Word for word, restate every line of the material.

## begin GIVEN DATA

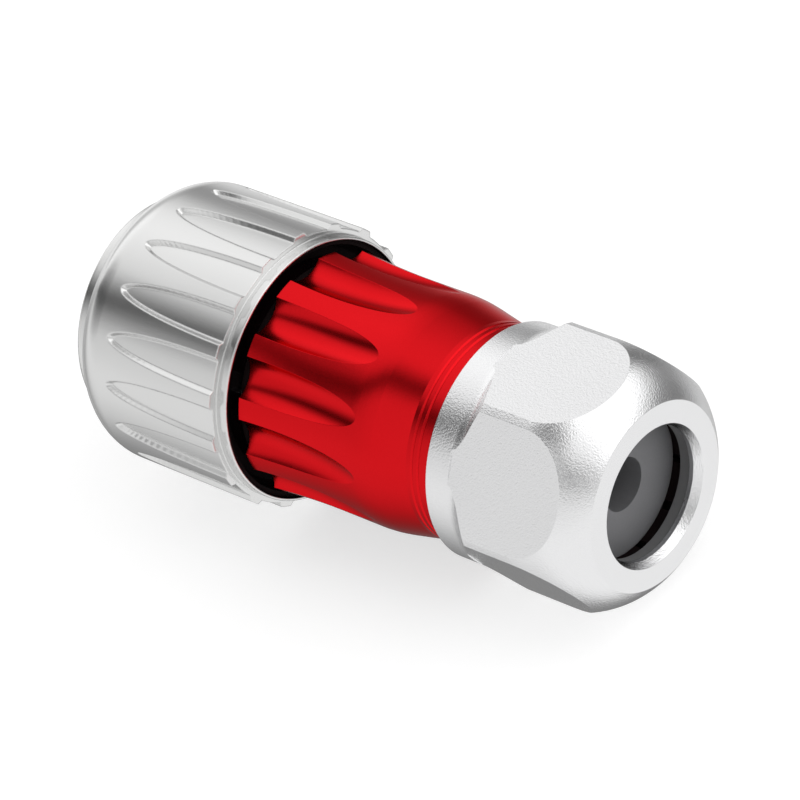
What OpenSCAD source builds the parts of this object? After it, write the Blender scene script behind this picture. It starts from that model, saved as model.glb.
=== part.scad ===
// Push-pull circular cable connector.
// X runs along the connector from the mating mouth (x = 0) to the cable gland, +Z is up, and
// the connector lies on its side. Profiles are drawn as [station along X, radius] and turned.

/* [Mating bore] */
// Diameter of the bore that takes the panel socket's barrel
bore_d = 23.2; // [21:0.1:28]
// Depth of the bore, from the mouth to the face seal's seat
bore_l = 13.5; // [12.5:0.1:16]
// Length of the plain land at the mouth
land_l = 4.8; // [3:0.1:5]
// Width of the run-out groove behind the land
runout_w = 0.6; // [0.4:0.1:1.5]
// Depth of the run-out groove
runout_depth = 0.3; // [0.1:0.05:0.5]
// Width of the main keyway in the bore
keyway_w = 3.0; // [2:0.1:4]
// Depth of the main keyway
keyway_depth = 0.7; // [0.4:0.05:0.8]

/* [Plug shell] */
// Wall of the barrel around the mating bore
barrel_wall = 1.4; // [1.3:0.05:2.2]
// Length of the nose flange that shows ahead of the sleeve
nose_l = 2.0; // [1:0.1:3]
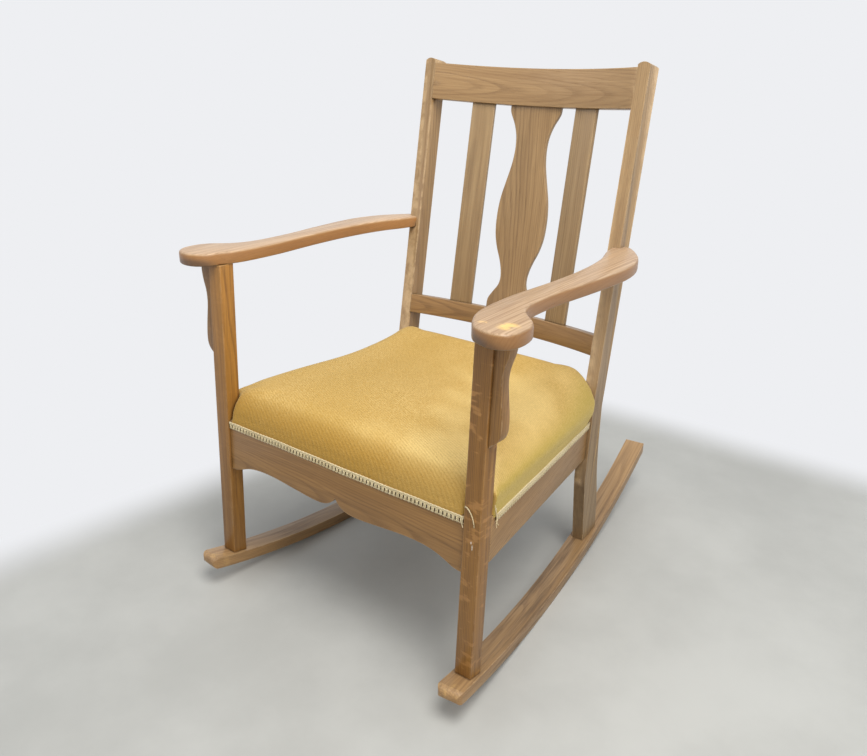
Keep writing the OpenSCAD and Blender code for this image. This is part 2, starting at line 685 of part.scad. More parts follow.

## end GIVEN DATA

RESULT:
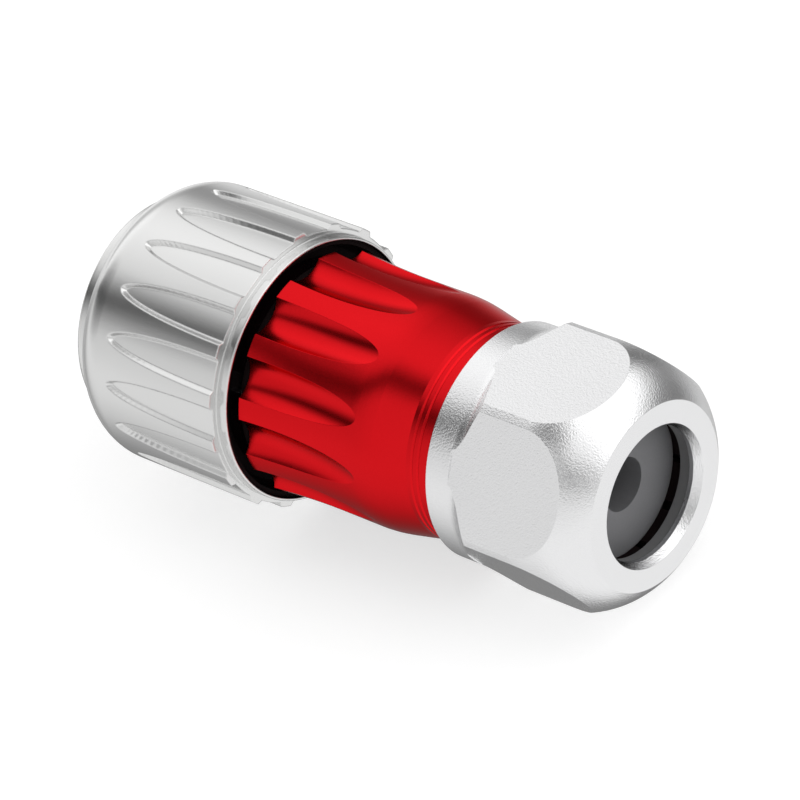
What OpenSCAD source builds the parts of this object? After it, write the Blender scene script behind this picture. It starts from that model, saved as model.glb.
=== part.scad ===
// Push-pull circular cable connector.
// X runs along the connector from the mating mouth (x = 0) to the cable gland, +Z is up, and
// the connector lies on its side. Profiles are drawn as [station along X, radius] and turned.

/* [Mating bore] */
// Diameter of the bore that takes the panel socket's barrel
bore_d = 23.2; // [21:0.1:28]
// Depth of the bore, from the mouth to the face seal's seat
bore_l = 13.5; // [12.5:0.1:16]
// Length of the plain land at the mouth
land_l = 4.8; // [3:0.1:5]
// Width of the run-out groove behind the land
runout_w = 0.6; // [0.4:0.1:1.5]
// Depth of the run-out groove
runout_depth = 0.3; // [0.1:0.05:0.5]
// Width of the main keyway in the bore
keyway_w = 3.0; // [2:0.1:4]
// Depth of the main keyway
keyway_depth = 0.7; // [0.4:0.05:0.8]

/* [Plug shell] */
// Wall of the barrel around the mating bore
barrel_wall = 1.4; // [1.3:0.05:2.2]
// Length of the nose flange that shows ahead of the sleeve
nose_l = 2.0; // [1:0.1:3]
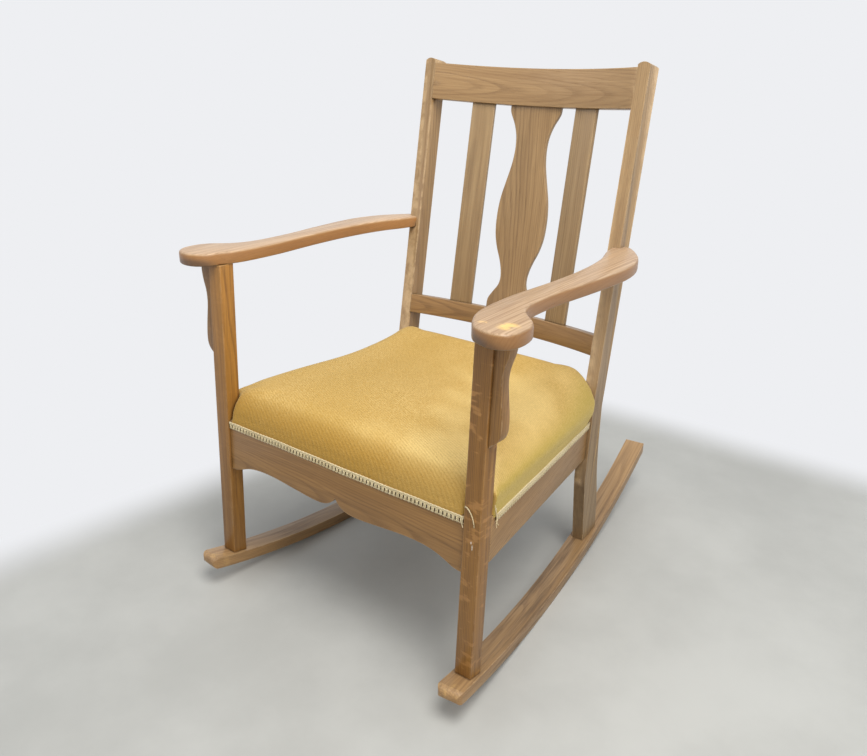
Keep writing the OpenSCAD and Blender code for this image. This is part 2, starting at line 685 of part.scad. More parts follow.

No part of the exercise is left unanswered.